Pour rappel, le contrat de convergence prévoit plus d’un milliard et demi d’euros d’investissement. Les élus sont contents. L’effet placebo aura fonctionné le temps de construire les établissements scolaires parce qu’ici la scolarisation est faite de manière industrielle. On se soucie moyennement de la qualité. Entre temps, la délinquance grandit et menace même notre mode de vie. La maladie n’aura pas été soignée. L’île agonise pour peu qu’on veut se rendre à l’évidence mais l’agonie ne date pas d’aujourd’hui. C’est un processus long et soigneusement entretenu et dont les responsabilités sont partagées.

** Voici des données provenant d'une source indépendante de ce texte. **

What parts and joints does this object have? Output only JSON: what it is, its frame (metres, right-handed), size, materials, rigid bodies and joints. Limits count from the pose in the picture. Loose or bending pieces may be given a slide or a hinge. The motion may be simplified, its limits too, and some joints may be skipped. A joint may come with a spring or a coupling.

Pour espérer retrouver un semblant d’équilibre, il faudra repenser notre société, son évolution dans une sous-région agitée. Les effets d’annonces vont être nombreux et les commissions se formeront. Mayotte va devoir rebattre les cartes. Pour mesurer l’effervescence politique d’un pays, d’un territoire, il convient d’ausculter les messages sur les réseaux sociaux ou les tags. Ses communications anonymes pour certaines, sont un excellent baromètre. À Mayotte, depuis quelques semaines, une forte fièvre s’est emparée des « mur »: « La lutte contre l’insécurité et l’immigration clandestine ».
Et chacun d’oublier qu’au delà de l’insécurité et de l’immigration, notre survie est étroitement liée à notre capacité à imaginer des outils d’éducation et formation inclusifs susceptibles de tirer notre diverse jeunesse le plus haut possible. D’autres avant nous ont fait le pari d’inscrire leur territoire dans cette dynamique car la situation économique du monde moderne l’exige. Le développement d’un territoire se mesure par la qualité de son système d’éducation, sa stratégie de formation, son système de santé, ses infrastructures, la qualité de son appareil productif et la performance de ses entreprises. Nous n’avons ni les uns ni les autres.